Et puis, bien sûr, il y a Andrii. Celui que vous voyez à la fin du reportage, les yeux mouillés. Celui dont on nous dit souvent qu’il a le même regard que tant de poilus sur les photos, ces soldats de la Première Guerre mondiale.
Andrii qui nous disait : “𝐼𝑐𝑖 𝑜𝑛 𝑐𝑜𝑚𝑚𝑒𝑛𝑐𝑒 à 𝑜𝑢𝑏𝑙𝑖𝑒𝑟, 𝑚𝑎𝑖𝑠 𝑑𝑒𝑚𝑎𝑖𝑛 𝑐𝑒 𝑠𝑒𝑟𝑎 𝑙𝑎 𝑚ê𝑚𝑒 𝑐ℎ𝑜𝑠𝑒.”
Andrii qui poursuivait : “𝑄𝑢𝑎𝑛𝑑 𝑐’𝑒𝑠𝑡 𝑐𝑎𝑙𝑚𝑒, 𝑞𝑢𝑒 ç𝑎 𝑛𝑒 𝑡𝑖𝑟𝑒 𝑝𝑎𝑠, 𝑡𝑢 𝑐𝑟𝑒𝑢𝑠𝑒𝑠. 𝑇𝑢 𝑣𝑎𝑠 𝑑𝑜𝑟𝑚𝑖𝑟 𝑑𝑎𝑛𝑠 𝑙’𝑎𝑏𝑟𝑖. 3 ℎ𝑒𝑢𝑟𝑒𝑠 𝑑𝑒 𝑠𝑜𝑚𝑚𝑒𝑖𝑙, 𝑒𝑛𝑠𝑢𝑖𝑡𝑒 𝑡𝑢 𝑟𝑒𝑡𝑜𝑢𝑟𝑛𝑒𝑠 𝑐𝑟𝑒𝑢𝑠𝑒𝑟. 𝑇𝑢 𝑑𝑜𝑖𝑠 𝑐𝑟𝑒𝑢𝑠𝑒𝑟. 𝑇𝑢 𝑐𝑟𝑒𝑢𝑠𝑒𝑠 𝑡𝑜𝑢𝑡 𝑙𝑒 𝑡𝑒𝑚𝑝𝑠.”

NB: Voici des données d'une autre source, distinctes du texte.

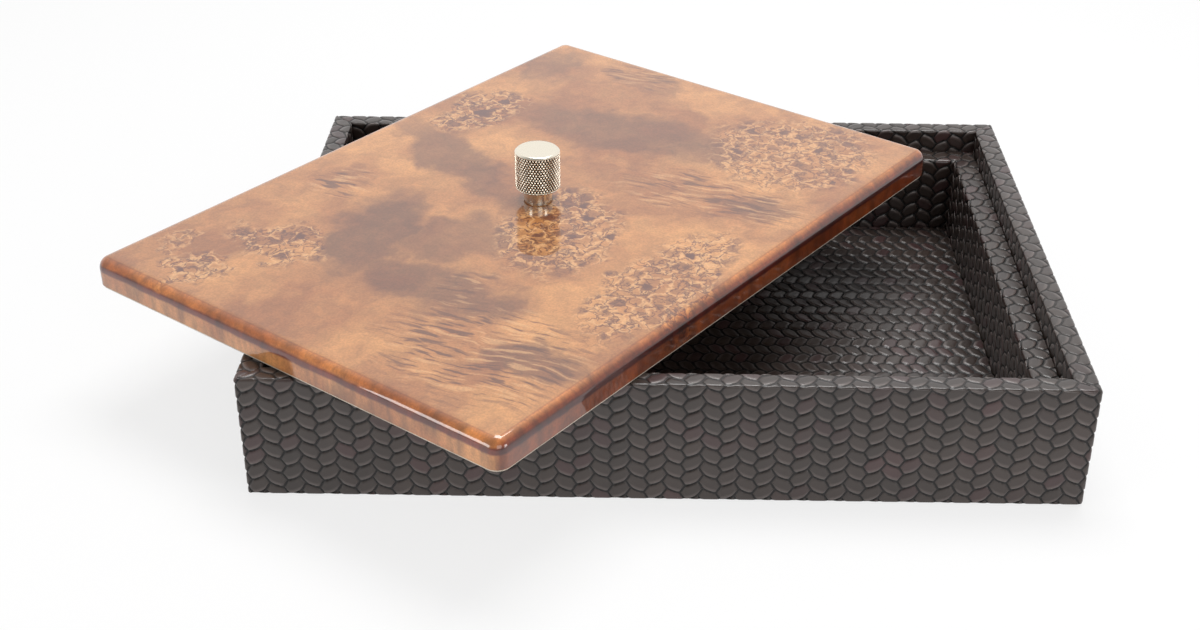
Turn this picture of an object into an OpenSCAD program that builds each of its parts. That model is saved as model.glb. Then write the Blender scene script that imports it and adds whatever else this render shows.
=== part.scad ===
// Stationery box: a shallow tray wrapped in woven-embossed leather, with a rebated inner frame,
// and a lacquered burl lid that lies askew across the rim. Millimetres, +Z up.
// The origin is the middle of the tray's underside, on the table. +X runs along the tray's length.

/* [Tray] */
// Outside length of the tray, along X
tray_l = 350; // [320:1:400]
// Outside width of the tray, along Y
tray_w = 261; // [235:1:300]
// Height of the rim above the table
tray_h = 57.5; // [48:0.5:80]
// Thickness of the four wall boards
wall_t = 8; // [6:0.5:11]
// Thickness of the base board
base_t = 3; // [2:0.5:5]
// Radius of the tray's four upright outer corners
corner_r = 2; // [1.8:0.1:4]
// Radius of the long edges of the rim
rim_r = 2; // [1.8:0.1:3.4]

/* [Leather] */
// Thickness of the embossed leather
leather_t = 1.2; // [0.9:0.1:1.6]
// Width of the leather turned in under the base
turn_in = 12; // [8:1:18]

/* [Inner frame] */
// Width of the frame's flat ledge, which the lid seats on
ledge_w = 12; // [8:0.5:15]
// Depth of the ledge below the rim
ledge_drop = 11.5; // [8:0.5:16]
// Radius of the ledge's inner edge
ledge_r = 1.8; // [1.6:0.1:2.6]
// Gap between the inner frame and the leather on the walls
frame_gap = 0.4; // [0.2:0.1:0.8]

/* [Floor and base pad] */
// Thickness of the card under the floor leather
floor_card_t = 1; // [0.6:0.2:2]
// Gap between the floor panel and the inner frame
floor_gap = 0.3; // [0.2:0.1:0.8]
// Thickness of the suede pad that the tray stands on
pad_t = 1.6; // [1.6:0.1:3]
// Gap between the pad and the turned-in leather
pad_gap = 0.4; // [0.2:0.1:1]

/* [Lid] */
// Whole thickness of the lid, lining and veneer included
lid_t = 14; // [13:0.5:18]
// Clearance between the lid and the rim at each short end, when it is on the ledge
lid_end_gap = 1.5; // [1:0.1:4]
// Clearance between the lid and the rim at each long side, where fingers lift it
lid_side_gap = 3.5; // [1.5:0.1:5]
// Radius of the lid's upright corners
lid_corner_r = 6; // [6:0.5:12]
// Radius of the lid's rounded upper edge
lid_edge_r = 5.5; // [4:0.5:5.5]
// Thickness of the burl veneer and its lacquer
veneer_t = 1; // [0.6:0.1:1.4]
// Thickness of the lining under the lid
lining_t = 1.2; // [0.8:0.1:2]
// Distance that the lining stops short of the lid's side
lining_inset = 0.4; // [0.2:0.1:1.5]
// Turn of the lid about the upright axis, where it lies askew
lid_turn = 53.5; // [30:0.05:60]
// Middle of the lid where it lies askew, along X
lid_x = -59.5; // [-75:0.5:-45]
// Middle of the lid where it lies askew, along Y
lid_y = 6; // [-10:0.5:20]

/* [Knob] */
// Radius of the knob's knurled head
knob_r = 10.4; // [9:0.1:13]
// Height of the knurled head
knob_head_h = 19; // [14:0.5:24]
// Radius of the plain neck under the head
neck_r = 6.7; // [5.5:0.1:8]
// Height of the plain neck
neck_h = 6.4; // [4:0.2:9]
// Width of the chamfer at both ends of the head
knob_chamfer = 0.8; // [0.4:0.1:1.4]

/* [Knob screw] */
// Radius of the screw's shank
screw_r = 2; // [1.5:0.25:2.5]
// Length of the shank that goes into the knob
screw_grip = 10; // [7:0.5:12]
// Radius of the screw's head
screw_head_r = 3.9; // [3.4:0.1:4.6]
// Height of the screw's head
screw_head_h = 2.4; // [1.8:0.1:3]
// Radius of the washer
washer_r = 4.8; // [4.5:0.1:5.5]
// Thickness of the washer
washer_t = 0.8; // [0.5:0.1:1.2]
// Clearance round the shank in the lid and in the washer
bore_gap = 0.3; // [0.2:0.05:0.5]
// Clearance round the shank in the knob's threaded hole
thread_gap = 0.05; // [0.02:0.01:0.1]
// Clearance round the washer in its pocket
pocket_gap = 0.7; // [0.4:0.1:1.2]
// Free depth in the pocket below the screw's head, and in the knob past the shank's end
end_gap = 1; // [0.5:0.1:1.5]

/* [Hidden] */
$fn = 64;

// Turn from the front to each of the four sides, anticlockwise seen from above
front_turn = 0;
right_turn = 90;
back_turn = 180;
left_turn = 270;

// Colours
LEATHER = "#4b423e";
BOARD = "#b9a283";
CARD = "#9d9388";
SUEDE = "#2c2826";
BURL = "#b8763f";
LINING = "#c9bba8";
NICKEL = "#cfcac2";
STEEL = "#9ea1a4";

// Amount that a cutting shape runs past the face it cuts
cut = 1;

// Heights above the table
board_z = pad_t;
leather_z = pad_t - leather_t;
base_top_z = board_z + base_t;
wall_top_z = tray_h - leather_t;
ledge_z = tray_h - ledge_drop;
rail_top_z = ledge_z - leather_t;
floor_card_z = base_top_z + floor_card_t;

// Distances in from the tray's outside
rim_w = wall_t + 2 * leather_t;
frame_in = rim_w + frame_gap;
well_in = rim_w + ledge_w;
mitre_depth = min(tray_l, tray_w) / 2;

// Lid
lid_l = tray_l - 2 * (rim_w + lid_end_gap);
lid_w = tray_w - 2 * (rim_w + lid_side_gap);
pocket_r = washer_r + pocket_gap;
pocket_depth = end_gap + screw_head_h + washer_t;
washer_z = lining_t + pocket_depth - washer_t;
screw_length = lid_t - washer_z + screw_grip;
lid_bore_r = screw_r + bore_gap;

// A rectangle about the origin with rounded corners
module rounded_rect(length, width, r) {
    square([length - 2 * r, width], center = true);
    square([length, width - 2 * r], center = true);
    for (x = [r - length / 2, length / 2 - r], y = [r - width / 2, width / 2 - r])
        translate([x, y]) circle(r);
}

// An upright section from left to right, with its two upper corners rounded
module round_topped(left, right, bottom, top, left_r, right_r) {
    translate([left, bottom]) square([right - left, top - bottom - max(left_r, right_r)]);
    translate([left + left_r, bottom]) square([right - left - left_r - right_r, top - bottom]);
    translate([left + left_r, top - left_r]) circle(left_r);
    translate([right - right_r, top - right_r]) circle(right_r);
}

function side_length(side_turn) = side_turn % back_turn == 0 ? tray_l : tray_w;
function side_reach(side_turn) = (side_turn % back_turn == 0 ? tray_w : tray_l) / 2;

// Carries a section along one side of the tray, with both ends mitred.
// In the section, x counts inwards from the tray's outside and y is the height.
module along_side(side_turn) {
    length = side_length(side_turn);
    reach = side_reach(side_turn);
    rotate([0, 0, side_turn]) intersection() {
        translate([-length / 2, -reach, 0]) rotate([90, 0, 90]) linear_extrude(length) children();
        translate([0, -reach, -cut]) linear_extrude(tray_h + 2 * cut) polygon([
            [-length / 2, 0],
            [length / 2, 0],
            [length / 2 - mitre_depth, mitre_depth],
            [mitre_depth - length / 2, mitre_depth]
        ]);
    }
}

// Keeps what lies inside the tray's outline, drawn in by the given amount
module inside_tray(inset) {
    intersection() {
        children();
        translate([0, 0, -cut]) linear_extrude(tray_h + 2 * cut)
            rounded_rect(tray_l - 2 * inset, tray_w - 2 * inset, corner_r - inset);
    }
}

// A wall board with its long upper edges eased, standing on the base board
module wall(side_turn) {
    color(BOARD) inside_tray(leather_t) along_side(side_turn)
        round_topped(leather_t, leather_t + wall_t, base_top_z, wall_top_z,
            rim_r - leather_t, rim_r - leather_t);
}

// One side's leather: in under the base, up the outside, over the rim and down inside to the base board
module wrap(side_turn) {
    color(LEATHER) inside_tray(0) along_side(side_turn) {
        difference() {
            round_topped(0, rim_w, leather_z, tray_h, rim_r, rim_r);
            round_topped(leather_t, leather_t + wall_t, leather_z - cut, wall_top_z,
                rim_r - leather_t, rim_r - leather_t);
            translate([leather_t, leather_z - cut]) square([rim_w, base_top_z - leather_z + cut]);
        }
        translate([0, leather_z]) square([turn_in, leather_t]);
    }
}

// One rail of the inner frame, standing on the base board
module ledge_rail(side_turn) {
    color(BOARD) along_side(side_turn)
        round_topped(frame_in, well_in - leather_t, base_top_z, rail_top_z, 0, ledge_r - leather_t);
}

// The leather on one rail: across its top and down its inner face
module ledge_cover(side_turn) {
    color(LEATHER) along_side(side_turn) difference() {
        round_topped(frame_in, well_in, base_top_z, ledge_z, 0, ledge_r);
        round_topped(frame_in - cut, well_in - leather_t, base_top_z - cut, rail_top_z,
            0, ledge_r - leather_t);
    }
}

module base_pad() {
    color(SUEDE) linear_extrude(pad_t)
        square([tray_l - 2 * (turn_in + pad_gap), tray_w - 2 * (turn_in + pad_gap)], center = true);
}

module base_board() {
    color(BOARD) translate([0, 0, board_z]) linear_extrude(base_t)
        rounded_rect(tray_l - 2 * leather_t, tray_w - 2 * leather_t, corner_r - leather_t);
}

// A flat sheet that fills the floor of the well
module floor_sheet(thickness) {
    linear_extrude(thickness)
        square([tray_l - 2 * (well_in + floor_gap), tray_w - 2 * (well_in + floor_gap)], center = true);
}

module floor_card() {
    color(CARD) translate([0, 0, base_top_z]) floor_sheet(floor_card_t);
}

module floor_leather() {
    color(LEATHER) translate([0, 0, floor_card_z]) floor_sheet(leather_t);
}

// Puts a piece of the lid, drawn about the middle of the lid's underside, where the lid lies
module place_lid() {
    translate([lid_x, lid_y, tray_h]) rotate([0, 0, lid_turn]) children();
}

// The upright section of the lid's edge, from where the corner's arc is centred to the outside
module lid_edge_section(bottom, inset) {
    corner = lid_corner_r - inset;
    top = lid_t - inset;
    intersection() {
        round_topped(0, corner, bottom, top, 0, lid_edge_r - inset);
        translate([0, bottom]) square([corner, top - bottom]);
    }
}

// A slab with upright rounded corners and a rounded upper edge, drawn in by the given amount.
// The section runs along each side and turns through a quarter circle at each corner.
module lid_slab(bottom, inset) {
    straight_l = lid_l - 2 * lid_corner_r;
    straight_w = lid_w - 2 * lid_corner_r;
    height = lid_t - inset - bottom;
    translate([-straight_l / 2, -straight_w / 2, bottom]) cube([straight_l, straight_w, height]);
    for (turn = [front_turn, right_turn, back_turn, left_turn]) {
        along = turn % back_turn == 0 ? straight_l : straight_w;
        out = (turn % back_turn == 0 ? straight_w : straight_l) / 2;
        rotate([0, 0, turn]) translate([-along / 2, out, 0]) {
            rotate([90, 0, 90]) linear_extrude(along) lid_edge_section(bottom, inset);
            rotate([0, 0, 90]) rotate_extrude(angle = 90) lid_edge_section(bottom, inset);
        }
    }
}

// The screw's hole through the lid
module lid_bore() {
    translate([0, 0, -cut]) cylinder(lid_t + 2 * cut, lid_bore_r, lid_bore_r);
}

// The board inside the lid, with the pocket for the screw's head and washer below
module lid_core() {
    color(BOARD) place_lid() difference() {
        lid_slab(lining_t, veneer_t);
        lid_bore();
        translate([0, 0, lining_t - cut]) cylinder(pocket_depth + cut, pocket_r, pocket_r);
    }
}

// The burl skin over the lid's top and sides
module lid_veneer() {
    color(BURL) place_lid() difference() {
        lid_slab(lining_t, 0);
        lid_slab(lining_t - cut, veneer_t);
        lid_bore();
    }
}

module lid_lining() {
    color(LINING) place_lid() linear_extrude(lining_t)
        rounded_rect(lid_l - 2 * lining_inset, lid_w - 2 * lining_inset, lid_corner_r - lining_inset);
}

// The turned knob: neck and head in one, with a blind threaded hole from below
module knob() {
    head_z = neck_h;
    top_z = neck_h + knob_head_h;
    color(NICKEL) place_lid() translate([0, 0, lid_t]) rotate_extrude() polygon([
        [screw_r + thread_gap, 0],
        [neck_r, 0],
        [neck_r, head_z],
        [knob_r - knob_chamfer, head_z],
        [knob_r, head_z + knob_chamfer],
        [knob_r, top_z - knob_chamfer],
        [knob_r - knob_chamfer, top_z],
        [0, top_z],
        [0, screw_grip + end_gap],
        [screw_r + thread_gap, screw_grip + end_gap]
    ]);
}

module knob_screw() {
    color(STEEL) place_lid() translate([0, 0, washer_z]) {
        cylinder(screw_length, screw_r, screw_r);
        translate([0, 0, -screw_head_h]) cylinder(screw_head_h, screw_head_r, screw_head_r);
    }
}

module knob_washer() {
    color(STEEL) place_lid() translate([0, 0, washer_z]) difference() {
        cylinder(washer_t, washer_r, washer_r);
        translate([0, 0, -cut]) cylinder(washer_t + 2 * cut, lid_bore_r, lid_bore_r);
    }
}

base_pad();
base_board();
wall(front_turn);  // front_wall
wall(right_turn);  // right_wall
wall(back_turn);  // back_wall
wall(left_turn);  // left_wall
wrap(front_turn);  // front_wrap
wrap(right_turn);  // right_wrap
wrap(back_turn);  // back_wrap
wrap(left_turn);  // left_wrap
ledge_rail(front_turn);  // front_ledge_rail
ledge_rail(right_turn);  // right_ledge_rail
ledge_rail(back_turn);  // back_ledge_rail
ledge_rail(left_turn);  // left_ledge_rail
ledge_cover(front_turn);  // front_ledge_cover
ledge_cover(right_turn);  // right_ledge_cover
ledge_cover(back_turn);  // back_ledge_cover
ledge_cover(left_turn);  // left_ledge_cover
floor_card();
floor_leather();
lid_core();
lid_veneer();
lid_lining();
knob();
knob_screw();
knob_washer();
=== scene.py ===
# %% [markdown]
# # A leather stationery box with a burl lid
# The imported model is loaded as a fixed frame: boards, leather, lid and knob already have their real size
# and place. Every new surface below takes its place from that frame. What the frame doesn't hold, such as
# small radii, the lid's turn and every pattern, is given here.

# %% Load the frame
import math

import bmesh
import bpy
import numpy as np
from mathutils import Matrix, Vector


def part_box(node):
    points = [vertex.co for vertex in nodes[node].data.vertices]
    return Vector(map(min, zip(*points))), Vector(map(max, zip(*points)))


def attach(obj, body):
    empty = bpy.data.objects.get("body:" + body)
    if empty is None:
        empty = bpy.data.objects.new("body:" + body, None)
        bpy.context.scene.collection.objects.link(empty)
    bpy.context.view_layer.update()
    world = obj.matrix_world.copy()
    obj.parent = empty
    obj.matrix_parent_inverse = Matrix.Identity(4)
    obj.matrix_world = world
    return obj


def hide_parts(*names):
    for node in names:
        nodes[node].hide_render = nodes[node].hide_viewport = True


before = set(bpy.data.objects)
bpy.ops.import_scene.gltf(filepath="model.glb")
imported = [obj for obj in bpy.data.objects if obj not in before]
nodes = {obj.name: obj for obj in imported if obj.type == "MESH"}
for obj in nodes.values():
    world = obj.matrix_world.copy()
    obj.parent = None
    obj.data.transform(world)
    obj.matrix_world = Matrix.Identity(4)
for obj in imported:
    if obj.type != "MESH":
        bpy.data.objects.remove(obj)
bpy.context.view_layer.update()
MM = 0.001

# %% [markdown]
# The camera comes first. A pinhole camera was fitted to the edges of the tray and the lid in the
# photograph, which gives the distance, the two angles, a slight roll and where the optical axis meets the
# picture. The lens and the shift follow from the focal length and that point, both in pixels of the 1200 x
# 630 picture.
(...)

Andrii qui concluait, quand on lui demandait ce dont il rêvait le plus au monde : « 𝐿𝑎 𝑓𝑖𝑛 𝑑𝑒 𝑙𝑎 𝑔𝑢𝑒𝑟𝑟𝑒. »
Andrii qui n’a pas dit : « 𝑳𝒂 𝒗𝒊𝒄𝒕𝒐𝒊𝒓𝒆 ». Ca parait rien, là, comme ça, mais croyez-moi, ça change tout.